Ср. также стих. «1 х 10» («Обливаясь изверженьем», 1968). Согласно хрестоматийному греческому мифу, верховный бог Зевс посетил Данаю в виде золотого дождя света. В стихотворении Аронзона Даная прелюбодействует с холмом, т.е. с тем, что лишь приближает человека к небесам, но богом само не является. Золотоносному небесному свету Даная предпочитает холм, у которого, как мы узнаем из другого стихотворения автора, есть «темный склон и белый». Акт соития горнего с дольним значительно приближен к земле, и тут будто реставрируются более древние, более хтонические пласты верований, чем в упомянутом греческом мифе. И не оттого ли «тоска кругом» сопровождает этот акт, что поэту открылась теневая сторона небесного света, сторона страшная, трагическая?

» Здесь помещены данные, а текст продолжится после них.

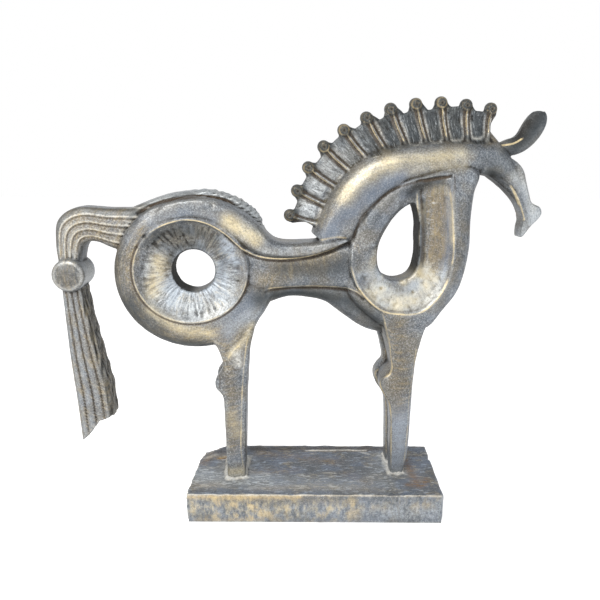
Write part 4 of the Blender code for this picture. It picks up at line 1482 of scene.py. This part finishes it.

В качестве одного из значимых признаков магического мироощущения у Аронзона можно назвать также переживание подобия человека с предметами природы: «Чем не я этот мокрый сад под фонарем?», – читаем мы в «Записи бесед», I; «какая бабочка мы сами» – в стихотворении «То потрепещет, то ничуть…», 1970. Анимистическое переживание слитности человека с природой находит выражение во многих стихах:
Лежу всему вокруг жена,
телом мягким, как ручей.
– -
Я полна цветов и речек
(«Беседа», 1967)
В римской мифологии озера почитались зеркалами Дианы (первоначально исполнявшей функции божества растительности). В поэзии Аронзона отражение в водоемах, в озерах небес (почитающихся традиционным обиталищем богов), деревьев, лесов, садов становится одной из наиболее распространенных картин, исполненной глубокой значительности (напр., в стих. «Послание в лечебницу», «Все ломать о слова заостренные манией копья…», «Я и природу разлюбил…» и многих др.). Продолжая цепочку примеров, нельзя не обратить внимание на предметную сопряженность мотивов природы с мотивами смерти и воскресения. Обилие насекомых (пчел, шмелей, шершней, стрекоз) и цветов в поэтическом мире Аронзона напоминает о пчелах Персефоны, «стрекозах смерти» («вокруг меня сновали шершни, как будто я вчера здесь умер» – «Валаам», I, 1965), напоминает о цветах, распускающих свои головки, когда супруга Аида выходит на поверхность земли, и прячущих свое существование в подземных корнях в дни залетейского пребывания пленительной и страшной богини. Уподобление этих цветов человеку также является конструктивным элементом поэзии Аронзона: именно поэтому можно говорить о «шее цветка» (восьмистрочный вариант стих. «В осенний час, внутри простого лета…») или о «корнях душ» («Сонет душе и трупу Заболоцкого»). Древние левантийцы верили, что красота не умирает вместе с человеком, но возвращается в виде цветов. Из «Отдельной книги» Аронзона мы узнаем, что умирание не нарушает прекрасного, которое получает возможность продолжать свое существование. Именно красота, воплощенная в извержении потока цветов и витающих над ними «испареньях»-бабочках-душах, служит оплодотворяющим началом, заменяющим коитус Данаи с Зевсом. Стремление за всем (поэзией, действительностью, природой, красотой) увидеть скрытый план приводит к одухотворению предметов в поэтическом мире.